Scientists from the University of Hawaiʻi at Mānoa published a study in Nature Climate Change showing that besides marine inundation (flooding), low-lying coastal areas may also be vulnerable to “groundwater inundation,” a factor largely unrecognized in earlier predictions on the effects of sea level rise (SLR). Previous research has predicted that by the end of the century, sea level may rise 1 meter.

Kolja Rotzoll, postdoctoral researcher at the Water Resources Research Center and Charles Fletcher, associate dean for academic affairs at the School of Ocean and Earth Science and Technology, found that the flooded area in urban Honolulu, Hawaiʻi, including groundwater inundation, is more than twice the area of marine inundation alone. Specifically, a 1-meter rise in sea level would inundate 10 percent of a 1-km wide heavily urbanized area along the shoreline of southern Oʻahu and 58 percent of the total flooded area is due to groundwater inundation.

“This research has implications for communities that are assessing options for adapting to SLR. Adapting to marine inundation may require a very different set of options and alternatives than adapting to groundwater inundation,” states Fletcher, principal investigator on the grant that funded the research.
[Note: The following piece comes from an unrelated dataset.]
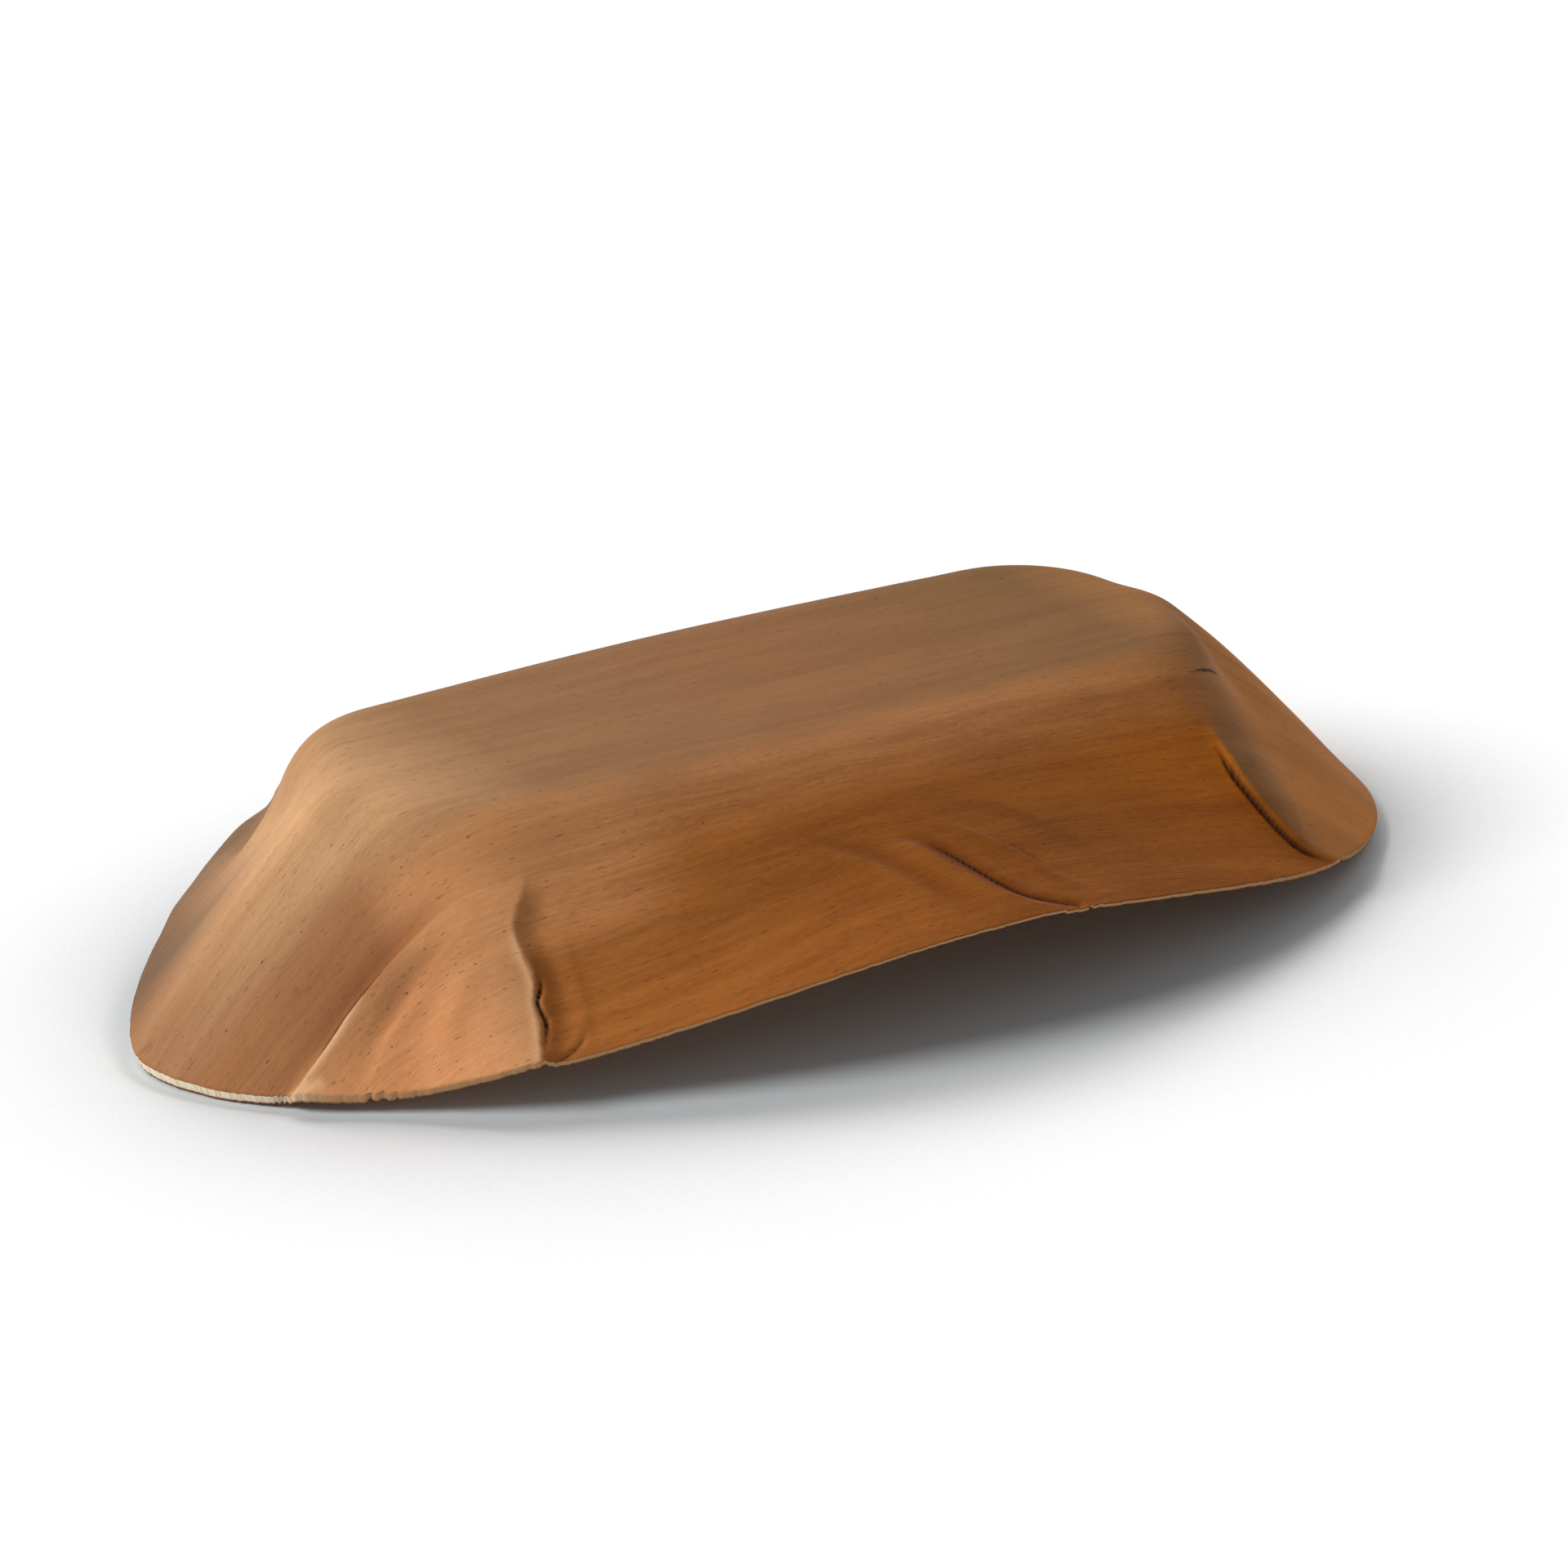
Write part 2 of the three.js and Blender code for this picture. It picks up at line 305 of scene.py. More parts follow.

“We used the digital elevation model with our improved understanding of groundwater processes to identify areas vulnerable to marine inundation and groundwater inundation,” explained Rotzoll, lead author of the study. “It turned out that groundwater inundation poses a significant threat that had not been previously recognized.”

Although effects of SLR on coastal areas have been discussed for a long time, this study is the first to explicitly assess the effects of including groundwater dynamics.

“Finding that the inundated areas double when including groundwater inundation in coastal flooding scenarios will certainly be a surprise for everyone assessing the effects of SLR without considering the local groundwater table,” said Rotzoll. “We hope other coastal communities use our research as the basis for conducting their own localized analysis.”

The authors will present the findings from this paper at two international meetings—the Geological Society of America Annual Meeting in Charlotte, N.C. and the American Geophysical Union Fall Meeting in San Francisco, Calif.